## Task objective
Set down, please, exactly the lines below that run from the line with "part.scad. This part finishes it." to the line with "module hinge_screws() color(BLACK_METAL)", both lines included.

╭──

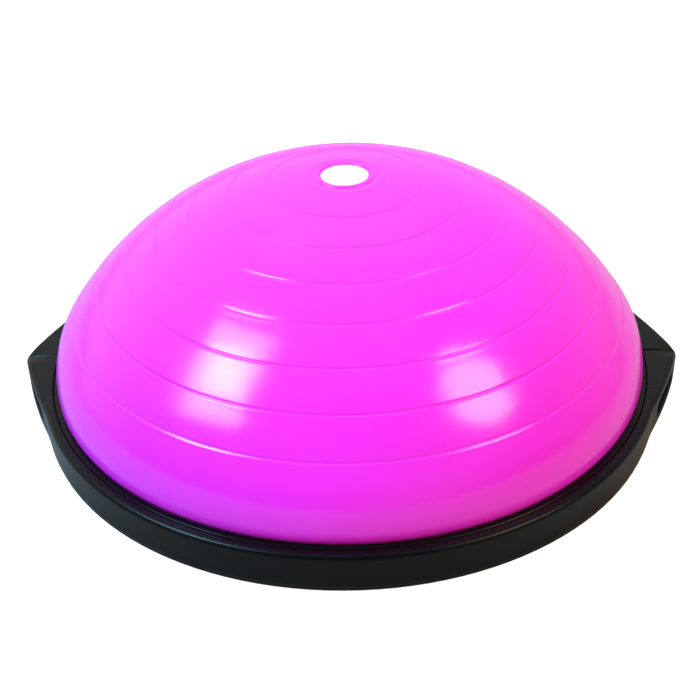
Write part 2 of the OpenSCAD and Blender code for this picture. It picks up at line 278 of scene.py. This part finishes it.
pink_pvc = dome_material("pink_pvc", (0.93, 0.032, 0.88), (0.70, 0.016, 0.58))
black_rim = plastic("black_rim_plastic", (0.0022, 0.0022, 0.0026), (0.03, 0.03, 0.032),
                    0.32, 0.05, 1100.0, 0.00005, 0.17)
black_base = plastic("black_base_plastic", (0.006, 0.006, 0.007), (0.05, 0.05, 0.05),
                     0.52, 0.08, 800.0, 0.0001, 0.25)
pad_rubber = plastic("pad_rubber", (0.012, 0.012, 0.012), (0.07, 0.065, 0.06),
                     0.75, 0.08, 1500.0, 0.00008, 0.3)
valve_pvc = plastic("valve_pvc", (0.55, 0.008, 0.42), (0.7, 0.2, 0.6),
                    0.35, 0.06, 1200.0, 0.00003, 0.5, 0.2)
plug_white = plastic("plug_plastic", (0.72, 0.72, 0.69), (0.5, 0.49, 0.45),
                     0.35, 0.08, 1500.0, 0.00003, 0.5, 0.4)
label_vinyl = plastic("label_vinyl", (0.66, 0.66, 0.68), (0.5, 0.5, 0.5),
                      0.3, 0.05, 1800.0, 0.00001, 0.5, 0.2)
zinc = zinc_material()


def print_ring(material, inner, outer, colour):
    """Adds a thin printed circle to a finish, round the upright axis."""
    tree = material.node_tree
    shader = tree.nodes["Principled BSDF"]
    ground = shader.inputs["Base Color"].links[0].from_socket
    place = add(tree, "ShaderNodeSeparateXYZ", [(0, add(tree, "ShaderNodeTexCoord").outputs["Object"])])
    flat = add(tree, "ShaderNodeCombineXYZ", [(0, place.outputs[0]), (1, place.outputs[1])])
    radius = add(tree, "ShaderNodeVectorMath", [(0, flat.outputs[0])], operation="LENGTH")
    off = add(tree, "ShaderNodeMath", [(0, radius.outputs["Value"])], operation="SUBTRACT",
              in_1=(inner + outer) / 2)
    away = add(tree, "ShaderNodeMath", [(0, off.outputs[0])], operation="ABSOLUTE")
    inked = add(tree, "ShaderNodeMath", [(0, away.outputs[0])], operation="LESS_THAN",
                in_1=(outer - inner) / 2)
    mix = add(tree, "ShaderNodeMix", [(0, inked.outputs[0]), (6, ground)], data_type="RGBA")
    mix.inputs[7].default_value = (*colour, 1)
    tree.links.new(shader.inputs["Base Color"], mix.outputs[2])


print_ring(label_vinyl, LABEL_R - 0.0032, LABEL_R - 0.0027, (0.75, 0.35, 0.62))

# ---------------------------------------------------------------- CAD nodes that stay

KEPT = {"platform_base": black_base, "platform_deck": black_base, "clamp_ring": black_rim}
for node, material in KEPT.items():
    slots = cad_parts[node].data.materials
    for i in range(len(slots)):
        slots[i] = material

# ---------------------------------------------------------------- dome


def cap_point(length, proud=0.0):
    """A point on the dome's outline, at a distance measured along it from its centre."""
    if length < CAP_LENGTH:
        lean = math.pi / 2 - length / CAP_R
        return (CAP_R + proud) * math.cos(lean), CAP_Z + (CAP_R + proud) * math.sin(lean)
    lean = CAP_TILT - (length - CAP_LENGTH) / SHOULDER_R
    return (SHOULDER_X + (SHOULDER_R + proud) * math.cos(lean),
            DOME_WIDE_Z + (SHOULDER_R + proud) * math.sin(lean))


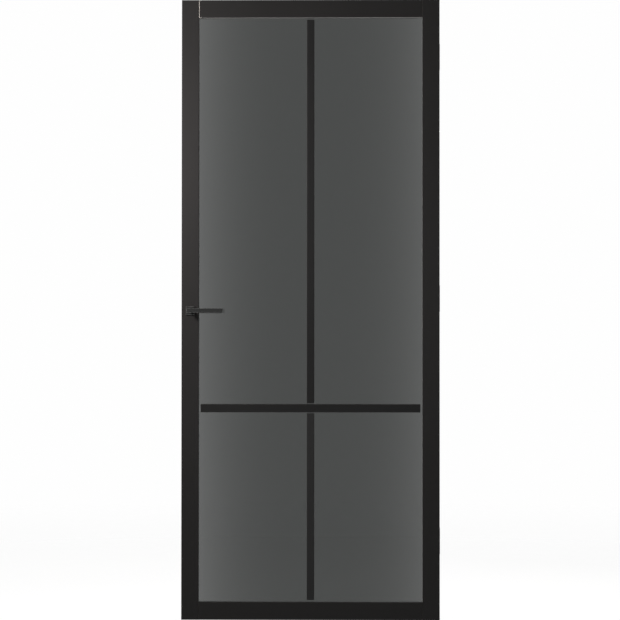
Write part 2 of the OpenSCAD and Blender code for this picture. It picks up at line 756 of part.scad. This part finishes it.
module top_hinge_door_leaf() at_hinge(top_hinge_z) leaf_plate();
module top_hinge_jamb_leaf() at_hinge(top_hinge_z) jamb_plate();
module top_hinge_pin() at_hinge(top_hinge_z) hinge_pin();
module middle_hinge_door_leaf() at_hinge(middle_hinge_z) leaf_plate();
module middle_hinge_jamb_leaf() at_hinge(middle_hinge_z) jamb_plate();
module middle_hinge_pin() at_hinge(middle_hinge_z) hinge_pin();
module bottom_hinge_door_leaf() at_hinge(bottom_hinge_z) leaf_plate();
module bottom_hinge_jamb_leaf() at_hinge(bottom_hinge_z) jamb_plate();
module bottom_hinge_pin() at_hinge(bottom_hinge_z) hinge_pin();
module hinge_screws() color(BLACK_METAL) hinge_screw_shapes();

lock_stile();
hinge_stile();
top_rail();
bottom_rail();
corner_dowels();
glass_pane();
setting_blocks();
front_glazing_tape();
back_glazing_tape();
top_bead();
bottom_bead();
lock_side_bead();
hinge_side_bead();
bead_pins();
front_cross_bar();
front_upper_bar();
front_lower_bar();
back_cross_bar();
back_upper_bar();
back_lower_bar();
front_bar_tapes();
back_bar_tapes();
latch_case();
latch_cover();
cover_screws();
faceplate();
faceplate_screws();
latch_bolt();
bolt_magnet();
bolt_spring();
follower();
return_spring();
spindle();
front_rose_base();
front_rose_cover();
front_rose_bush();
front_rose_screws();
back_rose_base();
back_rose_cover();
back_rose_bush();
back_rose_screws();
front_lever();
front_grub_screw();
back_lever();
back_grub_screw();
top_hinge_door_leaf();
top_hinge_jamb_leaf();
top_hinge_pin();
middle_hinge_door_leaf();
middle_hinge_jamb_leaf();
middle_hinge_pin();
bottom_hinge_door_leaf();
bottom_hinge_jamb_leaf();
bottom_hinge_pin();
hinge_screws();
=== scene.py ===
# %% [markdown]
# # A hinged glass door with a slim black frame
#
# The door arrives as a finished set of solid pieces at their real size: stiles, rails, a pane, glazing
# bars, levers, a latch and hinges. Nothing here moves or resizes them. What is missing is how they look:
# lacquer, smoked glass, powder coat, bright steel, and a quiet studio around them. Everything is in metres:
# X along the leaf, Y from the front face to the back, Z up.

import json
import math

import bpy
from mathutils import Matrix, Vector


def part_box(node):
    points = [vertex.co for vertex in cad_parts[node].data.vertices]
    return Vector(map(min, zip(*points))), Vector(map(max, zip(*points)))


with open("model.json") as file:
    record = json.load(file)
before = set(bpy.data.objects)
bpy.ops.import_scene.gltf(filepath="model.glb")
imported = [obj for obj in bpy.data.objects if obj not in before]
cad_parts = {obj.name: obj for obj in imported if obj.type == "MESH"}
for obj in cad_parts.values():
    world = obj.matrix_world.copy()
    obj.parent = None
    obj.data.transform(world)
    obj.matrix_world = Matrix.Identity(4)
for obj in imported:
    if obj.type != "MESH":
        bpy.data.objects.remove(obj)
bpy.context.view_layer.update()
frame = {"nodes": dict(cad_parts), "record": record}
NODES = frame["nodes"]

# %% [markdown]
# ## Measuring the leaf
#
# A joiner lays a door out from its stiles and rails, and so does this lesson. The boxes of three members
# give the corners of the bare leaf, without levers and hinges, and the edges of the opening that the glass
# fills. Asking the pieces, instead of typing their sizes again, keeps the finishes in place when a size
# changes.

# %% The leaf and its opening
MM = 0.001
leaf_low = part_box("lock_stile")[0]
leaf_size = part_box("hinge_stile")[1] - leaf_low
opening_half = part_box("hinge_stile")[0].x
opening_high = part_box("top_rail")[0].z
print("leaf:", [round(v, 3) for v in leaf_size], "m; half the opening:", round(opening_half, 3), "m")

# %% [markdown]
# ## Shader maths that reads like maths
#
# Blender's node trees are sums and products of sockets. Wrapping a socket in a small class with Python's
# operators lets a line such as `0.4 + 0.1 * noise` add the Math nodes by itself. Python asks for the
# reflected form, such as `__radd__`, when a plain number stands on the left. Colours and vectors need their
# own nodes, because a Math node would turn them into a single grey number.

# %% A socket that can be added, multiplied and raised
class Value:
    def __init__(self, tree, socket):
        self.tree = tree
        self.socket = socket

    def math(self, operation, a, b):
        return self.tree.node("ShaderNodeMath", {"operation": operation}, {0: a, 1: b})[0]

    def __add__(self, other):
        return self.math("ADD", self, other)

    def __sub__(self, other):
        return self.math("SUBTRACT", self, other)

    def __rsub__(self, other):
        return self.math("SUBTRACT", other, self)

    def __mul__(self, other):
        return self.math("MULTIPLY", self, other)

    def __truediv__(self, other):
        return self.math("DIVIDE", self, other)

    def __pow__(self, other):
        return self.math("POWER", self, other)

    def __neg__(self):
        return self.math("SUBTRACT", 0.0, self)

    def __abs__(self):
        return self.math("ABSOLUTE", self, 0.0)

    def at_most(self, other):
        return self.math("MINIMUM", self, other)

    def at_least(self, other):
        return self.math("MAXIMUM", self, other)

    def above(self, limit):
        """1 where the value is greater than the limit, and 0 elsewhere."""
        return self.math("GREATER_THAN", self, limit)

    __radd__ = __add__
    __rmul__ = __mul__


print("values can be added, multiplied and raised")

# %% [markdown]
# ## A tree that makes nodes in one call
#
# Every other node is made the same way: its type, then the settings that change which sockets it has, then
# a number, a colour or a link for each socket. One method for all of them keeps each recipe below down to
# the numbers that matter.

# %% A node tree and a node's outputs
class Tree:
    def __init__(self, owner):
        owner.use_nodes = True
        self.nodes = owner.node_tree.nodes
        self.links = owner.node_tree.links
        self.nodes.clear()

    def node(self, kind, settings=None, sockets=None):
        """Adds a node: its settings first, then a value or a link for each socket. Returns its outputs."""
        made = self.nodes.new(kind)
        for key, value in (settings or {}).items():
            setattr(made, key, value)
        for key, value in (sockets or {}).items():
            if isinstance(value, Value):
                self.links.new(value.socket, made.inputs[key])
            else:
                made.inputs[key].default_value = value
        return Outputs(self, made)

    def mix_colors(self, factor, a, b):
        """Fades colour a into colour b. A Mix node takes colours at 6 and 7, and gives one at 2."""
        return self.node("ShaderNodeMix", {"data_type": "RGBA"}, {0: factor, 6: a, 7: b})[2]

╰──

## Final answer
Write part 2 of the OpenSCAD and Blender code for this picture. It picks up at line 756 of part.scad. This part finishes it.
module top_hinge_door_leaf() at_hinge(top_hinge_z) leaf_plate();
module top_hinge_jamb_leaf() at_hinge(top_hinge_z) jamb_plate();
module top_hinge_pin() at_hinge(top_hinge_z) hinge_pin();
module middle_hinge_door_leaf() at_hinge(middle_hinge_z) leaf_plate();
module middle_hinge_jamb_leaf() at_hinge(middle_hinge_z) jamb_plate();
module middle_hinge_pin() at_hinge(middle_hinge_z) hinge_pin();
module bottom_hinge_door_leaf() at_hinge(bottom_hinge_z) leaf_plate();
module bottom_hinge_jamb_leaf() at_hinge(bottom_hinge_z) jamb_plate();
module bottom_hinge_pin() at_hinge(bottom_hinge_z) hinge_pin();
module hinge_screws() color(BLACK_METAL) hinge_screw_shapes();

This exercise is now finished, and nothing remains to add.